Since then she has been through “hell”, Miss Coleman said, fearing she would be raped by a male prison guard who made a lewd gestures and was forced to bribe a female guard to avoid a “thorough” body search.
"I did not feel safe,” she said.
Authorities insist they will investigate her claim if a formal complaint was made.
Sri Lanka is highly sensitive to perceived insults to Buddhism, but Miss Coleman says that she is a devout Buddhist and the tattoo was out of respect and conviction.
Another British tourist from entering the island in March last year for showing "disrespect" to Buddhism by having a Buddha tattooed on his arm.

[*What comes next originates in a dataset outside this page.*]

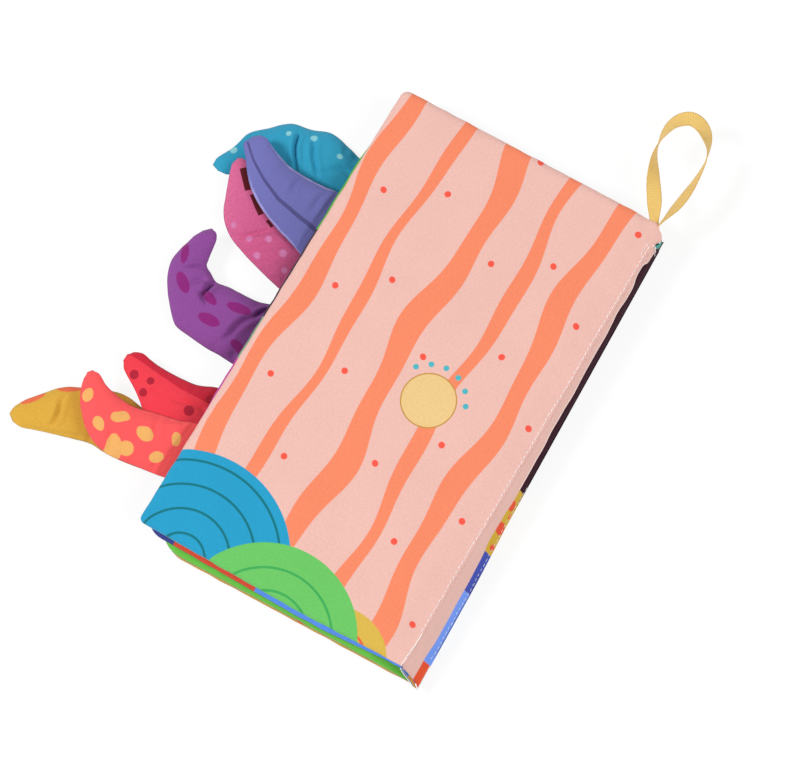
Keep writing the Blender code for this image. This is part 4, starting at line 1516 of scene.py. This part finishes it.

In August 2012 three French tourists were sentenced to six months in jail, which was suspended for five years, for kissing a Buddha statue in what the authorities considered a sign of disrespect.
Sri Lanka prevented US rap star Akon from visiting in 2010 over one of his music videos which featured scantily clad women dancing in front of a Buddha statue.
The incident has prompted the foreign office to update their advice for those wishing to visit the area.
They warn: "The mistreatment of Buddhist images and artefacts is a serious offence and tourists have been convicted for this. British nationals have been refused entry to Sri Lanka or faced deportation for having visible tattoos of Buddha. Don’t pose for photographs by standing in front of a statue of Buddha.”